# Rainbowfish and cardinal tetras



## duckyser (Oct 4, 2009)

Would Australian rainbows be compatible with one inch long cardinals?


----------



## AquariAM (Jan 28, 2010)

There are many species of rainbow. Some are mellower than others. It depends on the species. Something like the dwarf neon rainbow would be okay.


----------



## duckyser (Oct 4, 2009)

The name of the fish is Australian rainbowfish...


----------



## Holidays (Apr 18, 2010)

They should be okay together, rainbow can grow to 4 inches but their mouth is small. I think PJs at sheway has them in the same tank?


----------



## Holidays (Apr 18, 2010)

*Emperor tetras at PJs Sherway*

sorry mean to create new post.


----------



## AquariAM (Jan 28, 2010)

I'm not familiar with that species so I can't comment.

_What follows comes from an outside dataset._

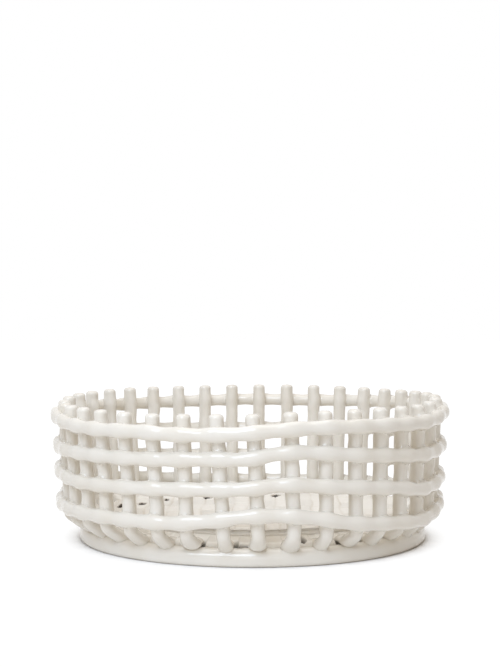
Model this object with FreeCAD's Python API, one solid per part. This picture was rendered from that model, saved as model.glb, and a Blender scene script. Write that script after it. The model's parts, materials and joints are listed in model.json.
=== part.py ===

Fish do not have to fit in other fish's mouths to qualify for aggression. That's a bit of a retarded thing that's been floating around the last couple of years. Plecos can damn near kill eachother by bodychecking and whacking eachother. I saw a video on youtube which I can't find right now of a 12" gibbiceps that doesn't like a rubber pleco and rams it so hard you can hear "WHAP" from outside the tank. The rubber pleco is stunned for about 30 seconds. Not a good thing. I hope that guy seperated them.


----------



## Holidays (Apr 18, 2010)

AquariAM said:


> I'm not familiar with that species so I can't comment.
> 
> Fish do not have to fit in other fish's mouths to qualify for aggression. That's a bit of a retarded thing that's been floating around the last couple of years. Plecos can damn near kill eachother by bodychecking and whacking eachother. I saw a video on youtube which I can't find right now of a 12" gibbiceps that doesn't like a rubber pleco and rams it so hard you can hear "WHAP" from outside the tank. The rubber pleco is stunned for about 30 seconds. Not a good thing. I hope that guy seperated them.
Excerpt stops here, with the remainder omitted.